A brief list of recommended steps for conducting an assessment is listed below. You can find a systematic procedure for delineating channel migration zones in A Framework for Delineating Channel Migration Zones.

Determine if or where a channel migration assessment is needed

Some areas along streams are disconnected from the channel migration zone by the barriers mentioned above. An assessment is not needed for these areas.

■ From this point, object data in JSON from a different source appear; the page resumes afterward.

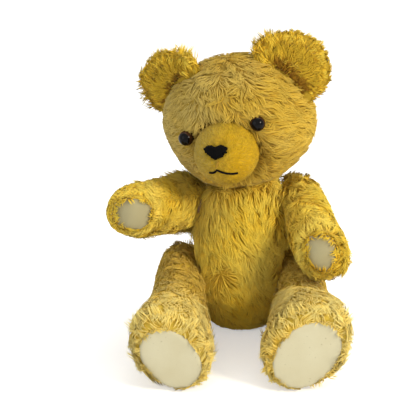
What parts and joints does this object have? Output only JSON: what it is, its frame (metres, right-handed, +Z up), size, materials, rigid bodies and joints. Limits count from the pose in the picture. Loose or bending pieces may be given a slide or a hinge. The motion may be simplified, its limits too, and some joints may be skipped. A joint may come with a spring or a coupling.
{
  "type": "jointed plush teddy bear",
  "caption": "Seated, threadbare teddy bear of golden plush with cream pads; head, arms and legs turn on disc joints.",
  "frame": {"origin": "centre of the flat seat, on the floor", "axes": "+Z up, the bear faces -Y, its own left side is at +X"},
  "size_m": [0.2075, 0.2112, 0.2731],
  "materials": {
    "golden_plush": "matted golden pile",
    "faded_plush": "short faded pile",
    "short_pile": "short velvety pile",
    "brown_cloth": "brown napped cloth",
    "cream_cloth": "worn smooth cloth",
    "black_thread": "embroidery thread",
    "dark_glass": "polished",
    "board": "pressed board",
    "steel": "plain steel"
  },
  "bodies": {
    "torso": {"torso": "golden_plush", "neck_torso_disc": "board", "neck_torso_washer": "steel", "neck_pin": "steel", "shoulder_right_torso_disc": "board", "shoulder_right_torso_washer": "steel", "shoulder_right_pin": "steel", "hip_right_torso_disc": "board", "hip_right_torso_washer": "steel", "hip_right_pin": "steel", "shoulder_left_torso_disc": "board", "shoulder_left_torso_washer": "steel", "shoulder_left_pin": "steel", "hip_left_torso_disc": "board", "hip_left_torso_washer": "steel", "hip_left_pin": "steel"},
    "head": {"head": "faded_plush", "muzzle": "short_pile", "nose": "black_thread", "lip_stitch": "black_thread", "mouth_stitch": "black_thread", "eye_right": "dark_glass", "eye_left": "dark_glass", "ear_right": "golden_plush", "ear_left": "golden_plush", "ear_lining_right": "brown_cloth", "ear_lining_left": "brown_cloth", "neck_head_disc": "board", "neck_head_washer": "steel"},
    "arm_right": {"arm_right": "golden_plush", "paw_pad_right": "cream_cloth", "shoulder_right_arm_disc": "board", "shoulder_right_arm_washer": "steel"},
    "leg_right": {"leg_right": "golden_plush", "sole_pad_right": "cream_cloth", "hip_right_leg_disc": "board", "hip_right_leg_washer": "steel"},
    "arm_left": {"arm_left": "golden_plush", "paw_pad_left": "cream_cloth", "shoulder_left_arm_disc": "board", "shoulder_left_arm_washer": "steel"},
    "leg_left": {"leg_left": "golden_plush", "sole_pad_left": "cream_cloth", "hip_left_leg_disc": "board", "hip_left_leg_washer": "steel"}
  },
  "joints": [
    {"name": "neck", "type": "hinge", "parent": "torso", "child": "head", "pos_m": [0.003, 0, 0.132], "axis": [-0.1561, 0.0698, 0.9853], "continuous": true},
    {"name": "shoulder_right", "type": "hinge", "parent": "torso", "child": "arm_right", "pos_m": [-0.036, 0, 0.108], "axis": [-0.9237, 0.3732, 0.0872], "range_deg": [-45, 21]},
    {"name": "shoulder_left", "type": "hinge", "parent": "torso", "child": "arm_left", "pos_m": [0.036, 0, 0.108], "axis": [-0.9907, -0.1041, -0.0872], "range_deg": [-3, 54]},
    {"name": "hip_right", "type": "hinge", "parent": "torso", "child": "leg_right", "pos_m": [-0.034, 0.005, 0.0355], "axis": [-1, 0, 0], "range_deg": [-150, 14]},
    {"name": "hip_left", "type": "hinge", "parent": "torso", "child": "leg_left", "pos_m": [0.034, 0.005, 0.0355], "axis": [-1, 0, 0], "range_deg": [-150, 3]}
  ]
}
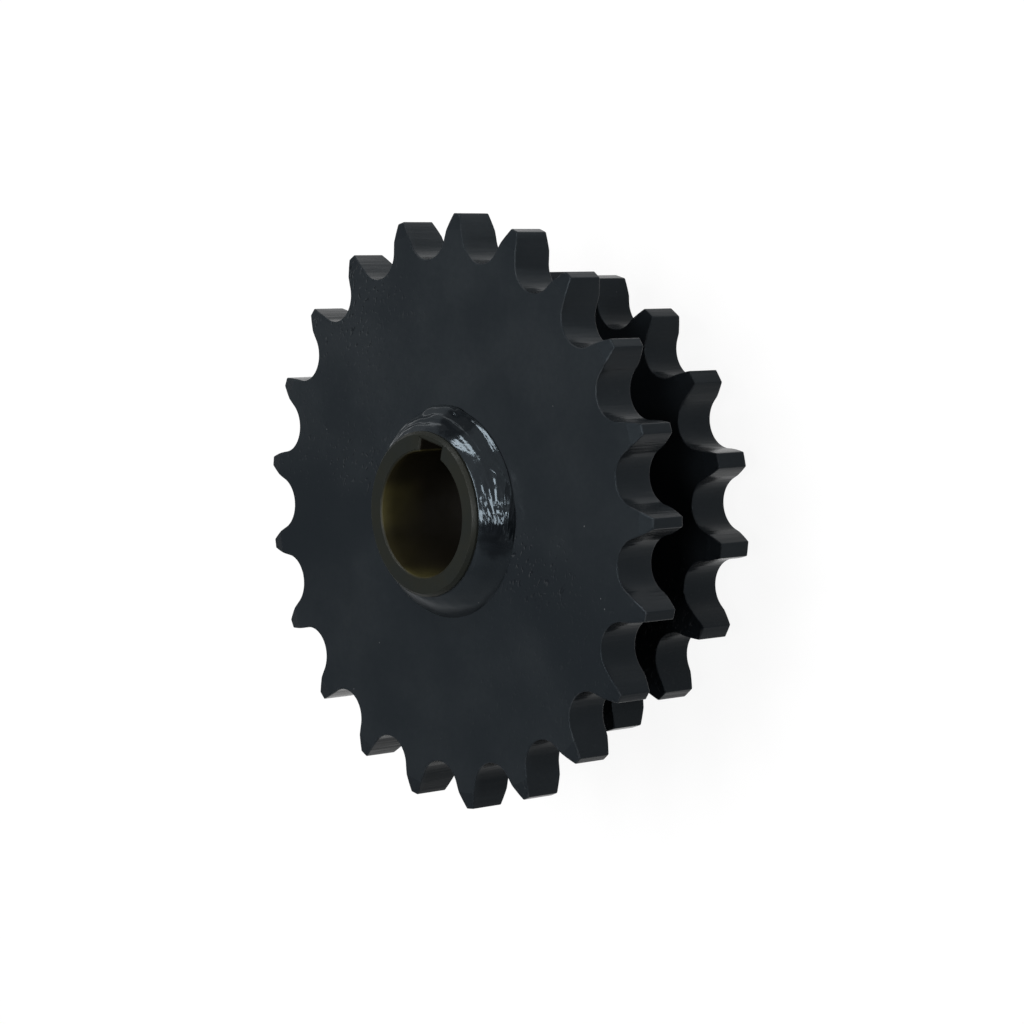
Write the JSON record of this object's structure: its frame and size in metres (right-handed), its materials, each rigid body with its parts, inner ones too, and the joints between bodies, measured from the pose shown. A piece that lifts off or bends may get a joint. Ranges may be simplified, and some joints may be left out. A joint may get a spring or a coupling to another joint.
{
  "type": "double chain sprocket",
  "caption": "Welded chain sprocket: a larger and a smaller toothed plate side by side on a keyed hub, to carry roller chains off a common shaft.",
  "frame": {"origin": "on the hub's axis, in the end face of the hub behind the smaller sprocket, on which the part stands", "axes": "+Z along the bore, from the smaller rear sprocket to the larger front sprocket; +Y through the keyway"},
  "size_m": [0.1801, 0.1799, 0.078],
  "materials": {
    "painted_steel": "satin",
    "painted_weld": "gloss",
    "oiled_steel": "satin"
  },
  "bodies": {
    "root": {"hub": "oiled_steel", "front_sprocket": "painted_steel", "rear_sprocket": "painted_steel", "front_weld": "painted_weld", "rear_weld": "painted_weld"}
  },
  "joints": []
}
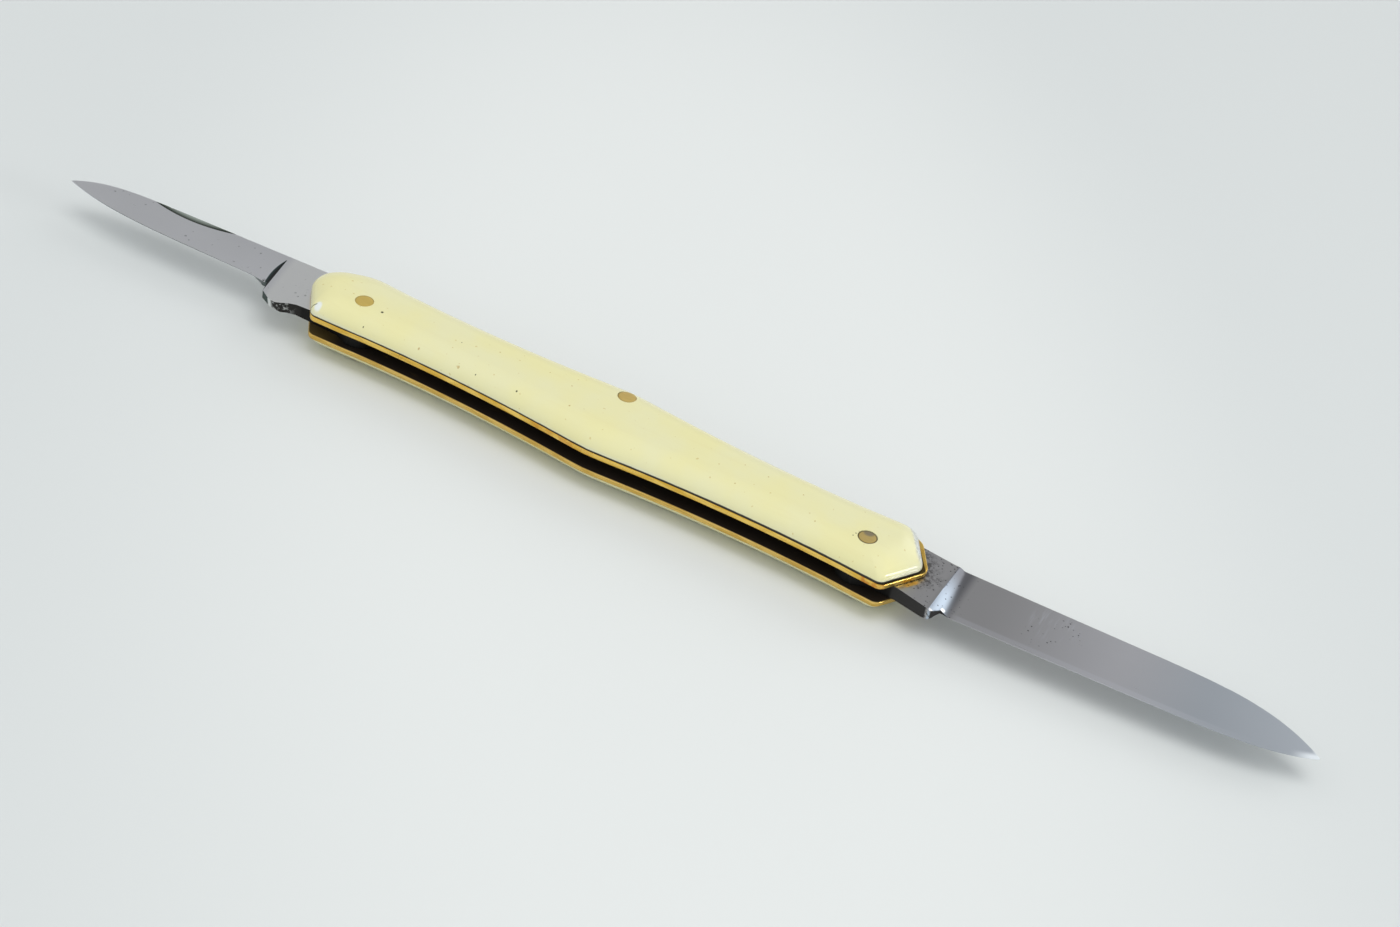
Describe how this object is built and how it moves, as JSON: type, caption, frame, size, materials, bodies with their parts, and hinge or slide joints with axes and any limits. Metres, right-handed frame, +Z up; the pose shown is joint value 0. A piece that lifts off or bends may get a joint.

An assessment may be required if one or more of the following indicators of migration are present:

  • Bank erosion
  • Bar formation
  • Changes in the meander
  • Oxbows and side channels
  • Meander cutoffs
  • Young disturbance vegetation
  • Wood jams
  • Channel widening
  • Increased aggradation

High rates of channel movement occur where:

  • Steep streams flow from foothills onto flatter floodplains
  • Stream reaches have high rates of sediment deposition
  • Stream reaches have large woody material or other objects that deflect flow
  • Alluvial fans and deltas are present
  • Eroded banks are present

Tasks involved in determining whether an assessment is needed include mapping channel gradient and channel confinement, and identifying dominant channel patterns.

Determine minimum standards of practice and level of effort

The assessment analyst should determine the approach for conducting the assessment based on the assessment area size and channel pattern. The level of effort is related to the local community’s objectives regarding protecting and restoring ecological values and evaluating hazards to people and critical infrastructure.

The Shoreline Master Program Guidelines have minimum standards regarding the interference with channel migration processes and loss of ecological functions.

Determine channel reach breaks for analysis

The five main stream channel patterns include straight (not common in nature), meandering, braided, island braided, and wandering.

Change in channel confinement, gradient, pattern, geologic constraints, human-made constraints, stream confluences, land use and zoning, and other factors are used to determine reach breaks.

Analyze migration, avulsion, and erosion components and map all hazards

Generally, three types of analyses are used in Washington to determine historic migration zone boundaries and migration rates:

  1. Manual measurement
  2. Polygon analysis
  3. Transect measurements

Avulsion hazards are delineated in order to anticipate possible shifts in channel location that may threaten infrastructure. An avulsion is the sudden switching of the stream channel to a different channel. The erosion hazard area is outside the historic migration and avulsion hazard areas. It may be susceptible to bank erosion from stream flow and mass wasting.

Develop hazard rating zones

This optional step involves assessing whether the migration and erosion hazard is severe, high, moderate, or low. The risk may vary within the mapped migration zone. Hazard ratings often rely on best professional judgment and migration zone assessment information. This includes rates of channel migration, avulsion and erosion hazards, and locations of armored banks.